## Description of the task
Print verbatim every line starting at the one that contains "Write part 2 of" and ending at the final line of the records; include both endpoints.

(Modeling code records)
────
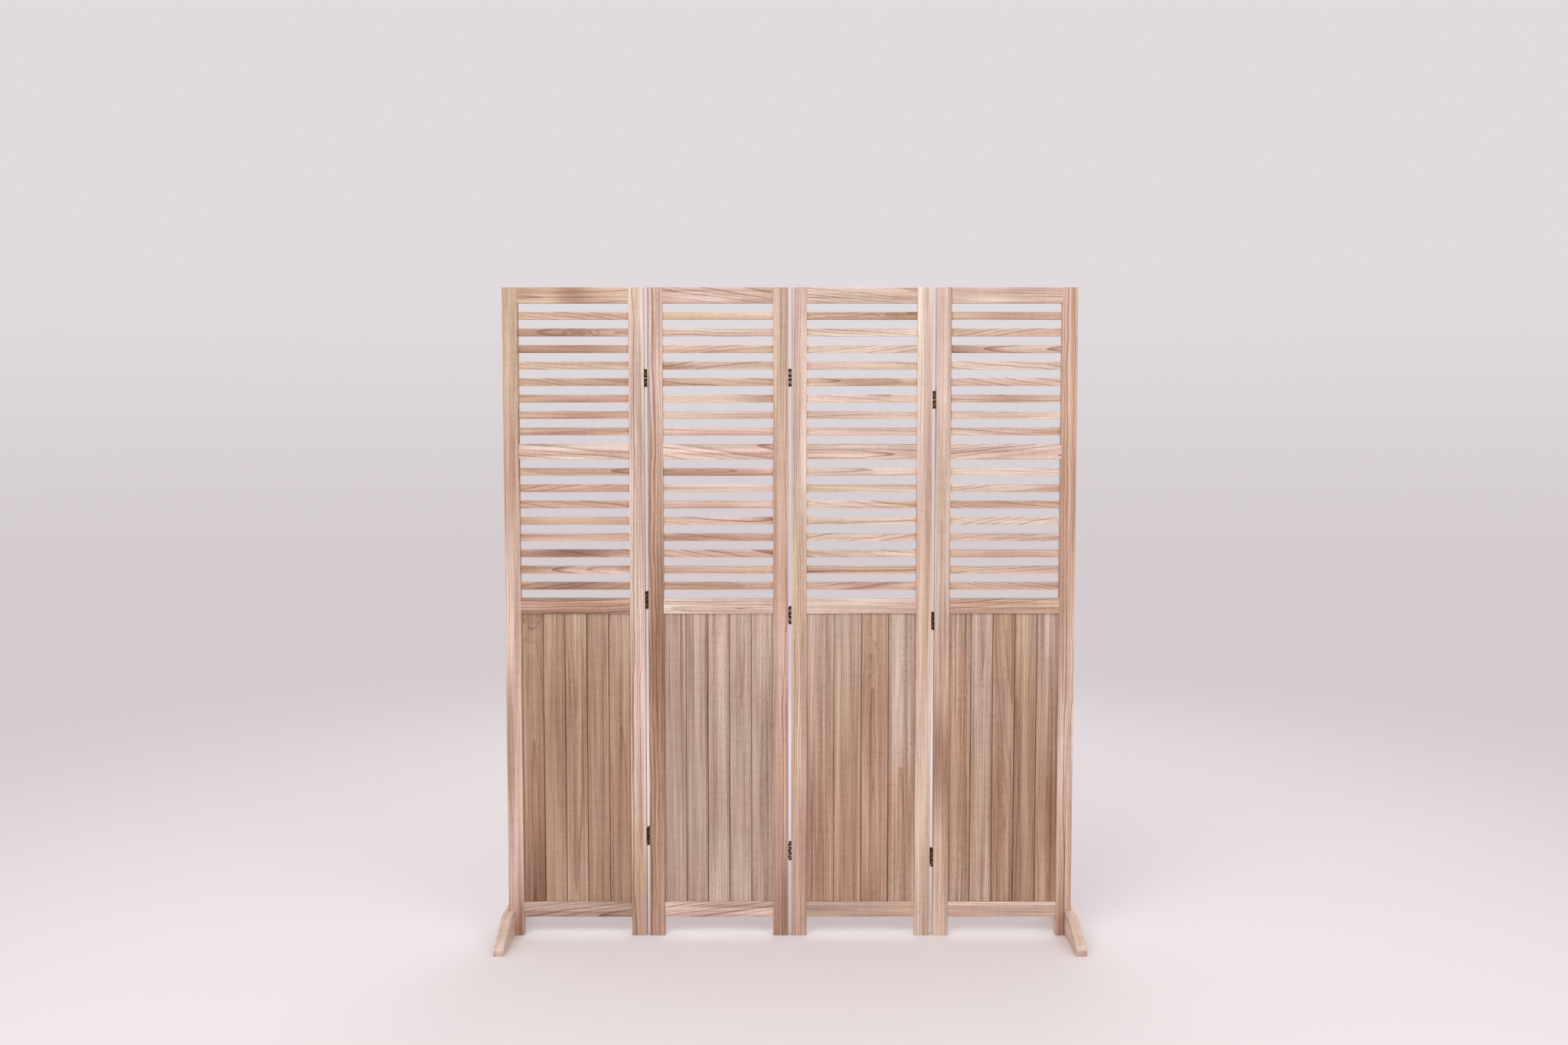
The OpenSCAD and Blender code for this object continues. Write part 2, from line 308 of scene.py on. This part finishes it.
def from_mesh(g):
    """The grain that a stick or board wrote on its own mesh."""
    return {"grain": g.attribute("grain", "Vector"), "pith": g.attribute("pith", "Vector"),
            "drift": g.attribute("drift", "Vector"), "tone": g.attribute("tone", "Color"),
            "edge": g.attribute("edge", "Fac"), "end": g.attribute("end", "Fac"),
            "groove": g.attribute("groove", "Fac"), "knot": g.attribute("knot", "Vector")}


def along_y(g):
    """The grain of a foot, which keeps its CAD mesh: it runs front to back, with end grain at the toes."""
    where = g.add("ShaderNodeTexCoord")
    xyz = g.add("ShaderNodeSeparateXYZ", {"Vector": where.outputs["Object"]}).outputs
    grain = g.add("ShaderNodeCombineXYZ", {"X": xyz[2], "Y": xyz[0], "Z": xyz[1]}).outputs[0]
    normal = g.add("ShaderNodeSeparateXYZ", {"Vector": where.outputs["Normal"]}).outputs
    patch = g.noise(grain, (30.0, 30.0, 6.0), 2.0)
    tone = g.mix(g.ramp(patch, 0.35, 0.65), colour(TONES["cream"]), colour(TONES["pink"]))
    return {"grain": grain, "pith": FOOT_PITH, "drift": FOOT_DRIFT, "tone": tone,
            "edge": 0.0, "end": g.ramp(g.math("ABSOLUTE", normal[1]), 0.90, 0.98), "groove": 0.0,
            "knot": NO_KNOT}


def wood(name, lines, streak, pore_strength, blotch, stretch, roughness, source=from_mesh):
    """Raw sanded wood, drawn from what its source knows: the grain (across, depth, along), pith, drift, tone,
    edge, end, groove and knot."""
    g = Graph(name)
    known = source(g)
    grain, pith, drift, tone = known["grain"], known["pith"], known["drift"], known["tone"]
    edge, end = known["edge"], known["end"]

    # distance from the pith, which leans along the piece and wanders
    split = g.add("ShaderNodeSeparateXYZ", {"Vector": grain}).outputs
    pith_xy = g.add("ShaderNodeSeparateXYZ", {"Vector": pith}).outputs
    lean = g.add("ShaderNodeSeparateXYZ", {"Vector": drift}).outputs
    seed = g.add("ShaderNodeCombineXYZ", {"X": lean[2], "Y": g.math("MULTIPLY", lean[2], 2.3),
                                          "Z": g.math("MULTIPLY", lean[2], 5.1)}).outputs[0]
    seeded = g.vector("ADD", grain, seed)
    wander_a = g.noise(seeded, (12.0, 12.0, 3.2), 2.0)
    wander_b = g.noise(g.vector("ADD", seeded, (7.3, 2.1, 5.7)), (70.0, 70.0, 14.0), 2.0)
    sway = g.math("ADD", g.math("MULTIPLY", g.math("SUBTRACT", wander_a, 0.5), 0.024),
                  g.math("MULTIPLY", g.math("SUBTRACT", wander_b, 0.5), 0.005))
    across = g.math("SUBTRACT", split[0], g.math("ADD", pith_xy[0], g.math("MULTIPLY", split[2], lean[0])))
    depth = g.math("ADD", split[1], g.math("ADD", pith_xy[1], g.math("MULTIPLY", split[2], lean[1])))
    across = g.math("ADD", across, sway)
    squares = g.math("ADD", g.math("MULTIPLY", across, across), g.math("MULTIPLY", depth, depth))
    radius = g.math("SQRT", squares)
    rings = g.math("ADD", g.math("DIVIDE", radius, pith_xy[2]), lean[2])
    scaled = g.math("MULTIPLY", radius, 60.0)
    by_radius = g.add("ShaderNodeCombineXYZ", {"X": scaled, "Y": lean[2]}).outputs[0]
    uneven = g.noise(by_radius, (1.0, 1.0, 1.0), 1.0)
    rings = g.math("ADD", rings, g.math("MULTIPLY", uneven, RING_UNEVENNESS))

    # a knot lifts the rings into a long hill, and darkens its middle
    place = g.add("ShaderNodeSeparateXYZ", {"Vector": known["knot"]}).outputs
    off_side = g.math("DIVIDE", g.math("SUBTRACT", split[0], place[0]), place[2])
    knot_length = g.math("MULTIPLY", place[2], KNOT_STRETCH)
    off_along = g.math("DIVIDE", g.math("SUBTRACT", split[2], place[1]), knot_length)
    off = g.math("ADD", g.math("MULTIPLY", off_side, off_side), g.math("MULTIPLY", off_along, off_along))
    off = g.math("MULTIPLY", off, g.ramp(wander_b, 0.3, 0.7, 0.6, 1.5))
    knot = g.math("EXPONENT", g.math("MULTIPLY", off, -1.0))
    rings = g.math("ADD", rings, g.math("MULTIPLY", knot, KNOT_RINGS))
    year = g.math("FRACT", rings)
    late = g.math("MULTIPLY", g.ramp(year, 0.45, 0.92), g.ramp(year, 0.93, 1.0, 1.0, 0.0))
    late = g.math("POWER", late, 2.0)
    which = g.math("FLOOR", rings)
    year_noise = g.add("ShaderNodeTexWhiteNoise", {"W": which}, noise_dimensions="1D").outputs["Value"]
    late = g.math("MULTIPLY", late, g.ramp(year_noise, 0.1, 0.9, 0.22, 1.0))
    year_tone = g.ramp(g.math("FRACT", g.math("MULTIPLY", year_noise, 7.0)), 0.0, 1.0, -0.05, 0.05)

    # long streaks, fine fibres, vessel pores and slow patches
    streaks = g.noise(seeded, (260.0, 260.0, 2.2 * stretch), 4.0, 0.72)
    bands = g.noise(g.vector("ADD", seeded, (5.5, 1.9, 2.7)), (90.0, 90.0, 1.3 * stretch), 2.0, 0.5)
    ripple = g.noise(g.vector("ADD", seeded, (2.2, 8.1, 4.4)), (12.0, 12.0, 75.0), 2.0, 0.6)
    fibres = g.noise(seeded, (1500.0, 1500.0, 24.0 * stretch), 2.0, 0.6)
    pores_raw = g.noise(seeded, (900.0, 900.0, 120.0), 1.0, 0.5)
    pores = g.ramp(pores_raw, 0.56, 0.70)
    pores = g.math("MULTIPLY", pores, g.ramp(year, 0.0, 0.55, 1.0, 0.35))
    patch = g.noise(g.vector("ADD", seeded, (3.1, 9.7, 1.3)), (34.0, 34.0, 1.9 * stretch), 3.0)
    warm = g.noise(g.vector("ADD", seeded, (8.9, 4.2, 6.1)), (30.0, 30.0, 2.6 * stretch), 2.0)

    late_tone = g.mix(1.0, tone, LATE_TINT, "MULTIPLY")
    surface = g.mix(g.math("MULTIPLY", late, lines), tone, late_tone)
    straw_tone = g.mix(1.0, surface, STRAW_TINT, "MULTIPLY")
    surface = g.mix(g.ramp(warm, 0.42, 0.66, 0.0, 0.8), surface, straw_tone)
    pink_tone = g.mix(1.0, surface, PINK_TINT, "MULTIPLY")
    surface = g.mix(g.ramp(warm, 0.52, 0.30, 0.0, 0.8), surface, pink_tone)
    value = g.ramp(patch, 0.28, 0.72, 1 - blotch, 1 + blotch)
    value = g.math("ADD", value, g.ramp(streaks, 0.3, 0.7, -streak, streak))
    value = g.math("ADD", value, g.ramp(bands, 0.3, 0.7, -0.6 * streak, 0.6 * streak))
    value = g.math("ADD", value, g.ramp(fibres, 0.25, 0.75, -0.07, 0.07))
    value = g.math("ADD", value, g.ramp(ripple, 0.3, 0.7, -0.03, 0.03))
    value = g.math("ADD", value, year_tone)
    value = g.math("SUBTRACT", value, g.math("MULTIPLY", pores, pore_strength))
    value = g.math("ADD", value, g.math("MULTIPLY", edge, EDGE_LIGHT))
    value = g.math("SUBTRACT", value, g.math("MULTIPLY", end, END_SHADE))
    knot_heart = g.math("POWER", knot, 3.0)
    value = g.math("SUBTRACT", value, g.math("MULTIPLY", knot_heart, KNOT_SHADE))
    # painted shade: the chamfer faces of the V-grooves between boards are darkened as if shaded in the recess
    value = g.math("SUBTRACT", value, g.math("MULTIPLY", known["groove"], PAINTED_GROOVE_SHADE))
    # darker wood is browner and lighter wood is paler
    red, green, blue = (g.math("POWER", value, power) for power in (0.85, 1.06, 1.18))
    shade = g.add("ShaderNodeCombineXYZ", {"X": red, "Y": green, "Z": blue}).outputs[0]
    surface = g.mix(1.0, surface, shade, "MULTIPLY")

    raised = g.math("ADD", g.math("MULTIPLY", fibres, 0.35), g.math("MULTIPLY", late, 0.30))
    height = g.math("SUBTRACT", raised, g.math("MULTIPLY", pores, 0.55))
    bump = g.add("ShaderNodeBump", {"Strength": 0.35, "Distance": 0.00025, "Height": height})
    rough = g.math("SUBTRACT", g.ramp(streaks, 0.2, 0.8, roughness + 0.10, roughness - 0.06),
                   g.math("MULTIPLY", edge, 0.08))
    shader = g.add("ShaderNodeBsdfPrincipled", {"Base Color": surface, "Roughness": rough,
                                                "Normal": bump.outputs[0], "Specular IOR Level": 0.32})
    return g.finish(shader)


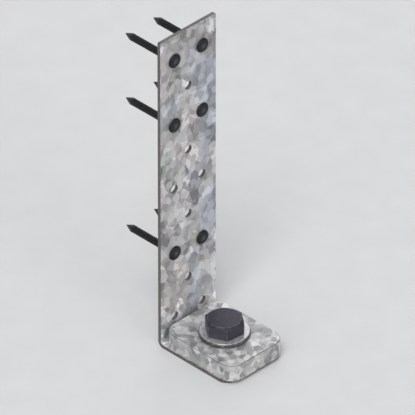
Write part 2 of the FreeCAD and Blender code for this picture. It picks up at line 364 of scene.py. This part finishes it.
def crystals(n, place, size, stretch=1.0):
    """Zinc crystals of about this size, drawn out along Z.

    Gives each crystal's random colour, that colour's three parts, the feathers across
    the crystal, and the distance to its border, in crystals.
    """
    drift = n.vector("SUBTRACT", n.noise(place, WANDER_FINENESS / size)["Color"], MIDDLE)
    warped = n.vector("ADD", place, n.scaled(drift, CRYSTAL_WANDER * size))
    drawn_out = n.scaled(warped, 1.0, 1.0, 1 / stretch)
    cell = n.cells(drawn_out, 1 / size)
    border = n.cells(drawn_out, 1 / size, "DISTANCE_TO_EDGE")["Distance"]
    random = n.split(cell["Color"])

    # The feathers run a different way in each crystal, and waver.
    turn = n.math("MULTIPLY", random[1], math.tau)
    x, y, z = n.split(warped)
    along = n.math("MULTIPLY", n.math("ADD", z, x), n.math("SINE", turn))
    across = n.math("MULTIPLY", n.math("ADD", y, x), n.math("COSINE", turn))
    phase = n.math("MULTIPLY", n.math("ADD", along, across), FEATHER_PHASE / size)
    fine_noise = n.noise(place, WAVER_FINENESS / size, detail=2)["Fac"]
    waver = n.math("MULTIPLY", fine_noise, FEATHER_WAVER)
    feathers = n.math("SINE", n.math("ADD", phase, n.math("ADD", waver, cell["Distance"])))
    return cell["Color"], random, feathers, border


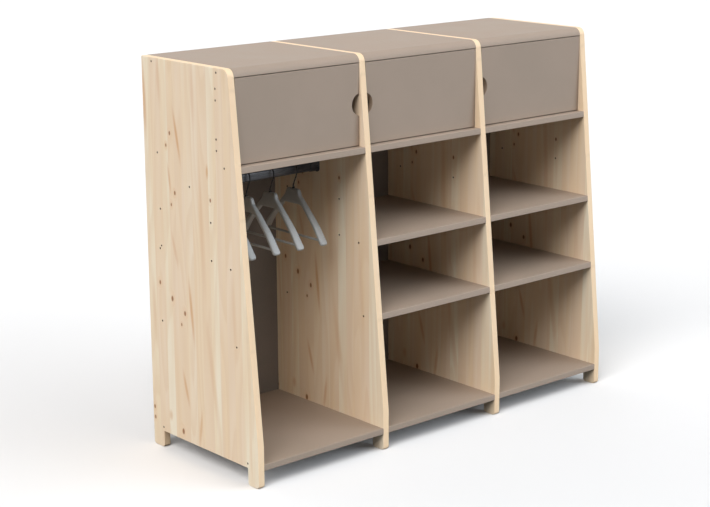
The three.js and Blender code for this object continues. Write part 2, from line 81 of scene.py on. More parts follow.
────
## Result for this task
Write part 2 of the FreeCAD and Blender code for this picture. It picks up at line 364 of scene.py. This part finishes it.
def crystals(n, place, size, stretch=1.0):
    """Zinc crystals of about this size, drawn out along Z.

    Gives each crystal's random colour, that colour's three parts, the feathers across
    the crystal, and the distance to its border, in crystals.
    """
    drift = n.vector("SUBTRACT", n.noise(place, WANDER_FINENESS / size)["Color"], MIDDLE)
    warped = n.vector("ADD", place, n.scaled(drift, CRYSTAL_WANDER * size))
    drawn_out = n.scaled(warped, 1.0, 1.0, 1 / stretch)
    cell = n.cells(drawn_out, 1 / size)
    border = n.cells(drawn_out, 1 / size, "DISTANCE_TO_EDGE")["Distance"]
    random = n.split(cell["Color"])

    # The feathers run a different way in each crystal, and waver.
    turn = n.math("MULTIPLY", random[1], math.tau)
    x, y, z = n.split(warped)
    along = n.math("MULTIPLY", n.math("ADD", z, x), n.math("SINE", turn))
    across = n.math("MULTIPLY", n.math("ADD", y, x), n.math("COSINE", turn))
    phase = n.math("MULTIPLY", n.math("ADD", along, across), FEATHER_PHASE / size)
    fine_noise = n.noise(place, WAVER_FINENESS / size, detail=2)["Fac"]
    waver = n.math("MULTIPLY", fine_noise, FEATHER_WAVER)
    feathers = n.math("SINE", n.math("ADD", phase, n.math("ADD", waver, cell["Distance"])))
    return cell["Color"], random, feathers, border


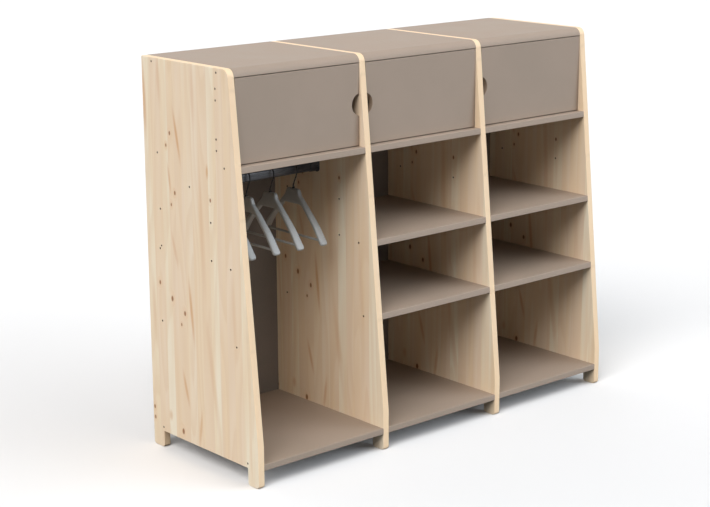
The three.js and Blender code for this object continues. Write part 2, from line 81 of scene.py on. More parts follow.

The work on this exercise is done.